AVAILABLE DATA.
****************

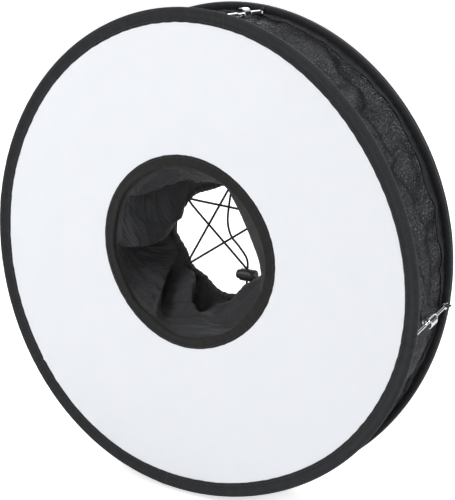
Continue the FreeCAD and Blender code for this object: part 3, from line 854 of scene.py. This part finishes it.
def build_trim():
    """Tape folded over the light wire round the lens hole."""
    section = [(0.0, 0.45), (-0.3, 0.85), (-3.0, 0.95), (-6.0, 0.95), (-8.0, 1.5), (-9.6, 1.9),
               (-10.8, 1.2)]
    inner_edge = (-TRIM_WIDTH - 0.3, 0.0)
    profile = [(r, -h) for r, h in section] + [inner_edge] + [(r, h) for r, h in section[::-1]]
    trim = ring_piece("hole_trim_tape", profile, hole_edge, HOLE, FRONT_Y, 720, ripple=trim_ripple())
    dress(trim, "trim", "front_frame", "front_hole_trim")
    sew_ring("hole_trim_stitches", hole_edge, HOLE, FRONT_Y - 0.98, -1, 2.2, "front_frame")
    wire = ring_piece("hole_spring_wire", circle(1.0, 10), lambda p: hole_edge(p) - 8.9, HOLE, FRONT_Y)
    dress(wire, "steel", "front_frame", "hole_wire")


def trim_ripple():
    slow = Wobble(6, 3, 12, whole_turns=True)
    fine = Wobble(10, 30, 90, whole_turns=True)

    def ripple(phi, out, along):
        inner = np.clip(-out / TRIM_WIDTH, 0, 1)
        return inner * (0.5 * slow(phi) + 0.08 * fine(phi)), 0.08 * fine(phi + 2.0) * np.sign(along)

    return ripple


def build_cuff():
    """Hem round the lens opening: gathered cloth, with the cord laced through it."""
    gathers = Wobble(16, 26, 64, whole_turns=True)
    skirt = [(16.0, 9.2), (16.0, 9.8), (8.0, 9.8), (4.5, 6.0), (1.5, 3.2), (-1.6, 3.0), (-3.4, 0.6),
             (-2.8, -2.0), (-0.5, -3.4), (2.2, -2.6), (3.4, 0.2), (5.0, 4.4), (8.8, 9.1)]

    def ripple(phi, out, along):
        hem = np.clip(1 - out / 9.0, 0, 1)
        return hem * (0.2 * gathers(phi) + hem_edge(phi) - CUFF_R), 0.35 * hem * gathers(phi + 0.4)

    cuff = ring_piece("lens_cuff_cloth", skirt, even(CUFF_R), HOLE, CUFF_Y, 900, ripple=ripple)
    refine(cuff, 1)
    dress(cuff, "sleeve", "rear_frame", "lens_cuff")
    band = [(-1.5, 0.0), (0.0, -0.1), (8.6, -0.1), (9.0, 0.3), (8.6, 0.9), (4.0, 1.05), (0.0, 0.9)]
    ring = ring_piece("rear_hole_tape", band, even(SLEEVE_REAR_R - 1.0), HOLE,
                      REAR_Y + 1.3, 600, ripple=tape_ripple())
    dress(ring, "trim", "rear_frame", "rear_hole_trim")
    for k, inset in enumerate((-1.6, -6.4)):
        sew_ring(f"rear_hole_stitches_{k + 1}", even(SLEEVE_REAR_R), HOLE, REAR_Y + 2.32, 1, inset,
                 "rear_frame")


# ---- laced cord ----

CORD_R = 1.1
LEVEL = 2.3  # between the layers of cord where they cross
# Angles of the eyelets round the lens opening
EYELETS = {"top": 83.0, "upper_left": 142.0, "lower_left": 215.0, "lower_right": -44.0, "right": 31.0}


def eyelet(name):
    return np.array([HOLE[0], CUFF_Y, HOLE[2]]) + CUFF_R * spoke(EYELETS[name])[0]


def build_cord():
    """Elastic cord laced from eyelet to eyelet, with a slack run down to the lock."""
    runs = [("top", "lower_left", 0), ("lower_left", "right", 0), ("right", "upper_left", -1),
            ("upper_left", "lower_right", -1)]
    body = "rear_frame"
    for k, (a, b, level) in enumerate(runs):
        start, end = eyelet(a), eyelet(b)
        lift = np.array([0, level * LEVEL, 0])
        path = smooth_path([start, start + 0.12 * (end - start) + lift, (start + end) / 2 + lift,
                            end + 0.12 * (start - end) + lift, end], 14)
        piece = tube(f"lens_cord_run_{k + 1}", path, CORD_R)
        replaced = ["lens_drawcord"] if k == 0 else []
        dress(piece, "braid", body, *replaced)
    lock = middle("cord_lock_body")
    y = CUFF_Y + LEVEL
    x = lock[0] - 2.0
    slack = [eyelet("top"), (3, y, 43), (0, y, 18), (4, y, 3), (13, y, -6), (x, lock[1], -19),
             (x, lock[1], lock[2]), (x, lock[1], lock[2] - 10), (x + 3, lock[1], lock[2] - 14)]
    dress(tube("lens_cord_slack", smooth_path(slack, 14), CORD_R), "braid", body)
    a = np.linspace(0, TAU * 0.95, 30)
    knot = np.stack([np.sin(2 * a) + 0.3 * np.sin(a), 0.8 * np.cos(3 * a), 1.3 * np.cos(a)], 1)
    dress(tube("lens_cord_knot", np.array(slack[-1]) + 1.5 * knot, CORD_R), "braid", body)
    for name in EYELETS:
        outward, sideways = spoke(EYELETS[name])
        centre = eyelet(name) - 3.3 * outward
        ring = [centre + 1.7 * (math.cos(b) * sideways + np.array([0, math.sin(b), 0]))
                for b in angles(25, closed=False)]
        dress(tube(f"eyelet_{name}", ring, 0.5, 8), "thread", body)


SPRING_TURNS = 4
SPRING_WIRE_R = 0.35


def build_lock_spring():
    """Coil between the plunger and the lock's closed end. The real one shortens as the plunger is pressed;
    this one keeps the CAD spring's length.
    """
    low, high = box_mm("cord_lock_spring")
    centre, length = (low + high) / 2, high[0] - low[0]
    coil_r = (high[2] - low[2]) / 2 - SPRING_WIRE_R
    a = np.linspace(0, SPRING_TURNS * TAU, 24 * SPRING_TURNS + 1)
    x = np.linspace(low[0] + SPRING_WIRE_R, high[0] - SPRING_WIRE_R, len(a))
    path = np.stack([x, centre[1] + coil_r * np.cos(a), centre[2] + coil_r * np.sin(a)], 1)
    coil = tube("cord_lock_coil", path, SPRING_WIRE_R, 10)
    dress(coil, "steel", "rear_frame", "cord_lock_spring")
    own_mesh(coil)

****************

DIRECTIONS. Copy every line verbatim.

RESPONSE.
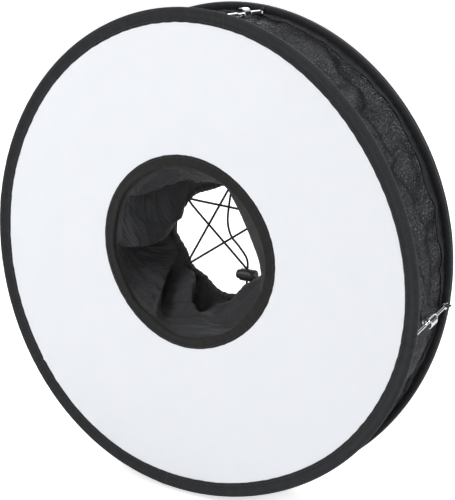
Continue the FreeCAD and Blender code for this object: part 3, from line 854 of scene.py. This part finishes it.
def build_trim():
    """Tape folded over the light wire round the lens hole."""
    section = [(0.0, 0.45), (-0.3, 0.85), (-3.0, 0.95), (-6.0, 0.95), (-8.0, 1.5), (-9.6, 1.9),
               (-10.8, 1.2)]
    inner_edge = (-TRIM_WIDTH - 0.3, 0.0)
    profile = [(r, -h) for r, h in section] + [inner_edge] + [(r, h) for r, h in section[::-1]]
    trim = ring_piece("hole_trim_tape", profile, hole_edge, HOLE, FRONT_Y, 720, ripple=trim_ripple())
    dress(trim, "trim", "front_frame", "front_hole_trim")
    sew_ring("hole_trim_stitches", hole_edge, HOLE, FRONT_Y - 0.98, -1, 2.2, "front_frame")
    wire = ring_piece("hole_spring_wire", circle(1.0, 10), lambda p: hole_edge(p) - 8.9, HOLE, FRONT_Y)
    dress(wire, "steel", "front_frame", "hole_wire")


def trim_ripple():
    slow = Wobble(6, 3, 12, whole_turns=True)
    fine = Wobble(10, 30, 90, whole_turns=True)

    def ripple(phi, out, along):
        inner = np.clip(-out / TRIM_WIDTH, 0, 1)
        return inner * (0.5 * slow(phi) + 0.08 * fine(phi)), 0.08 * fine(phi + 2.0) * np.sign(along)

    return ripple


def build_cuff():
    """Hem round the lens opening: gathered cloth, with the cord laced through it."""
    gathers = Wobble(16, 26, 64, whole_turns=True)
    skirt = [(16.0, 9.2), (16.0, 9.8), (8.0, 9.8), (4.5, 6.0), (1.5, 3.2), (-1.6, 3.0), (-3.4, 0.6),
             (-2.8, -2.0), (-0.5, -3.4), (2.2, -2.6), (3.4, 0.2), (5.0, 4.4), (8.8, 9.1)]

    def ripple(phi, out, along):
        hem = np.clip(1 - out / 9.0, 0, 1)
        return hem * (0.2 * gathers(phi) + hem_edge(phi) - CUFF_R), 0.35 * hem * gathers(phi + 0.4)

    cuff = ring_piece("lens_cuff_cloth", skirt, even(CUFF_R), HOLE, CUFF_Y, 900, ripple=ripple)
    refine(cuff, 1)
    dress(cuff, "sleeve", "rear_frame", "lens_cuff")
    band = [(-1.5, 0.0), (0.0, -0.1), (8.6, -0.1), (9.0, 0.3), (8.6, 0.9), (4.0, 1.05), (0.0, 0.9)]
    ring = ring_piece("rear_hole_tape", band, even(SLEEVE_REAR_R - 1.0), HOLE,
                      REAR_Y + 1.3, 600, ripple=tape_ripple())
    dress(ring, "trim", "rear_frame", "rear_hole_trim")
    for k, inset in enumerate((-1.6, -6.4)):
        sew_ring(f"rear_hole_stitches_{k + 1}", even(SLEEVE_REAR_R), HOLE, REAR_Y + 2.32, 1, inset,
                 "rear_frame")


# ---- laced cord ----

CORD_R = 1.1
LEVEL = 2.3  # between the layers of cord where they cross
# Angles of the eyelets round the lens opening
EYELETS = {"top": 83.0, "upper_left": 142.0, "lower_left": 215.0, "lower_right": -44.0, "right": 31.0}


def eyelet(name):
    return np.array([HOLE[0], CUFF_Y, HOLE[2]]) + CUFF_R * spoke(EYELETS[name])[0]


def build_cord():
    """Elastic cord laced from eyelet to eyelet, with a slack run down to the lock."""
    runs = [("top", "lower_left", 0), ("lower_left", "right", 0), ("right", "upper_left", -1),
            ("upper_left", "lower_right", -1)]
    body = "rear_frame"
    for k, (a, b, level) in enumerate(runs):
        start, end = eyelet(a), eyelet(b)
        lift = np.array([0, level * LEVEL, 0])
        path = smooth_path([start, start + 0.12 * (end - start) + lift, (start + end) / 2 + lift,
                            end + 0.12 * (start - end) + lift, end], 14)
        piece = tube(f"lens_cord_run_{k + 1}", path, CORD_R)
        replaced = ["lens_drawcord"] if k == 0 else []
        dress(piece, "braid", body, *replaced)
    lock = middle("cord_lock_body")
    y = CUFF_Y + LEVEL
    x = lock[0] - 2.0
    slack = [eyelet("top"), (3, y, 43), (0, y, 18), (4, y, 3), (13, y, -6), (x, lock[1], -19),
             (x, lock[1], lock[2]), (x, lock[1], lock[2] - 10), (x + 3, lock[1], lock[2] - 14)]
    dress(tube("lens_cord_slack", smooth_path(slack, 14), CORD_R), "braid", body)
    a = np.linspace(0, TAU * 0.95, 30)
    knot = np.stack([np.sin(2 * a) + 0.3 * np.sin(a), 0.8 * np.cos(3 * a), 1.3 * np.cos(a)], 1)
    dress(tube("lens_cord_knot", np.array(slack[-1]) + 1.5 * knot, CORD_R), "braid", body)
    for name in EYELETS:
        outward, sideways = spoke(EYELETS[name])
        centre = eyelet(name) - 3.3 * outward
        ring = [centre + 1.7 * (math.cos(b) * sideways + np.array([0, math.sin(b), 0]))
                for b in angles(25, closed=False)]
        dress(tube(f"eyelet_{name}", ring, 0.5, 8), "thread", body)


SPRING_TURNS = 4
SPRING_WIRE_R = 0.35


def build_lock_spring():
    """Coil between the plunger and the lock's closed end. The real one shortens as the plunger is pressed;
    this one keeps the CAD spring's length.
    """
    low, high = box_mm("cord_lock_spring")
    centre, length = (low + high) / 2, high[0] - low[0]
    coil_r = (high[2] - low[2]) / 2 - SPRING_WIRE_R
    a = np.linspace(0, SPRING_TURNS * TAU, 24 * SPRING_TURNS + 1)
    x = np.linspace(low[0] + SPRING_WIRE_R, high[0] - SPRING_WIRE_R, len(a))
    path = np.stack([x, centre[1] + coil_r * np.cos(a), centre[2] + coil_r * np.sin(a)], 1)
    coil = tube("cord_lock_coil", path, SPRING_WIRE_R, 10)
    dress(coil, "steel", "rear_frame", "cord_lock_spring")
    own_mesh(coil)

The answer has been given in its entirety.